À l’occasion des manifestations protestataires contre la loi sur le travail, le petit monde journalistique a focalisé une bonne partie de ses commentaires préalables sur le degré de mobilisation de la jeunesse. Non sans raison d’ailleurs vu les antécédents. On nous a resservi la métaphore hygiéniste mais assez juste. En France, la jeunesse « c’est comme la pâte dentifrice ! Une fois sortie du tube, impossible de la faire rentrer ». La chronique d’Alain Cabantous du 14 mars 2016
Nous vous proposons les articles de cette chronique effacés de notre ancien site en mars 2021 lors de la fermeture du Centre Pastoral.
Sorte de spécificité, les jeunes de notre pays, avec une intensité militante variable, n’hésitent pas à descendre dans la rue. Et chacun a entendu une fois ou l’autre dans les manifestations de ces dernières décennies : « Manu, Chirac, Juppé, Sarko, Le Pen, etc., t’es foutu, la jeunesse est dans la rue ». Comme quoi, cet âge ne doute de rien et c’est tant mieux. Mais la pérennité du slogan masque quelques fois des motivations qui, d’une manifestation à l’autre, ne sont pas toujours semblables. Nourri en mai 1968 aux sources d’une critique radicale d’une société patriarcale, étouffante, d’où sourd l’ennui, les grands phénomènes protestataires se focalisent depuis autour de points plus précis, parfois catégoriels comme la lutte contre la sélection à l’université en 1986 ou la loi Pécresse en 2009/2010 sur l’autonomie de ces établissements. Les défilés contre le Contrat d’Insertion Professionnelle (sous Balladur) en 1994 ou contre le Contrat première Embauche (sous Villepin) en 2006 mobilisaient plus largement en incluant les lycéens et les jeunes travailleurs. Aujourd’hui leurs rassemblements en ce début mars visent le retrait de la loi El Khomri autant que dénonciation de la précarité et du taux insupportable de chômage (24 %) qui atteint les moins de 25 ans.

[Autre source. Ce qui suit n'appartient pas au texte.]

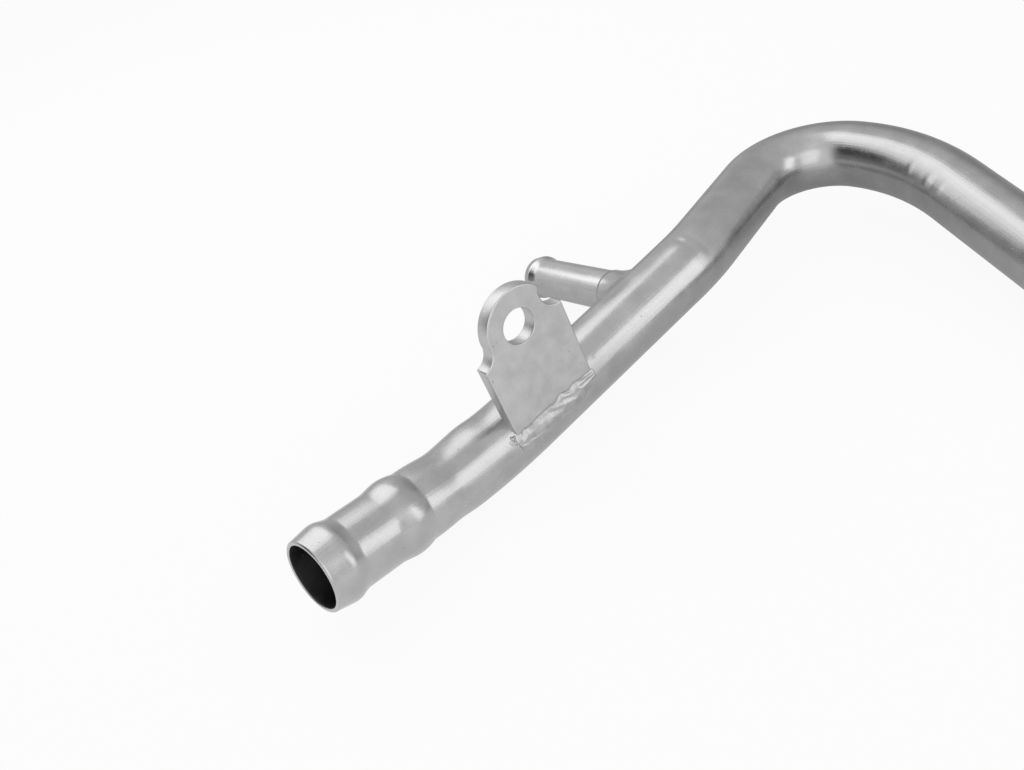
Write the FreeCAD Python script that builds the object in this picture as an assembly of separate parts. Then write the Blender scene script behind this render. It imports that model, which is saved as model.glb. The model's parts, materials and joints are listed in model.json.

Plusieurs éléments, malgré tout, donnent une certaine cohésion à ces mouvements. D’abord la question d’un avenir incertain par nature : entre utopie et incertitudes, entre idéalisme et réalités du quotidien. Mais un avenir que les adultes, par la loi et la force des choses, semblent vouloir décider pour les jeunes et leur imposer. Vient ensuite le problème du rapport avec les organisations politiques et syndicales. Il n’est pas toujours simple, notamment en mai 68, en raison de cultures protestataires très différentes et de la peur viscérale des étudiants de se faire récupérer. Pourtant cela n’a jamais empêché pourtant certains hommes politiques en vue aujourd’hui d’avoir fait leur apprentissage à l’occasion des mouvements des années 1980-1990. Enfin, lors de ces dernières décennies tout particulièrement, les parents, explicitement ou non, ont fait et font cause commune avec leurs enfants descendus dans la rue soit en raison de préoccupations semblables (le chômage par exemple), soit parce que la violence répressive, comme en décembre 1986 avec la mort de Malik Oussekine, favorise une sorte de solidarité protectrice les uns pour les autres, très délicate à gérer pour le pouvoir.
Tous les épisodes récents qui se ressemblent sans toutefois se répéter sont-ils si éloignés de la participation des étudiants aux révolutions de juillet 1830 ou de février 1848 voire à la lutte contre le coup d’État napoléonien de 1851 ? Assurément oui ne serait-ce que par le nombre. Lors de la révolution de juillet, sur 8 000 combattants parisiens, il y avait au grand maximum 2 à 300 étudiants. Et pourtant, Delacroix dans son tableau commémoratif, La liberté guidant le peuple, fit la part belle à la jeunesse des Écoles. Et pourtant encore, le poète Barthélemy écrit alors : « Gloire à vous, jeunes gens des plaisirs et des fêtes/ Quand vous avez paru sous le poudreux chemin/ Sous les habits du luxe, un fusil à la main. »
Comme quoi, ce qui compte hier comme aujourd’hui, dans la complétude d’un mouvement et pour sa possible réussite, demeure la présence infime ou massive mais toujours hautement symbolique d’une jeunesse encore heureusement idéaliste et contestataire et par là actrice indispensable du mouvement social et de la vitalité d’un pays.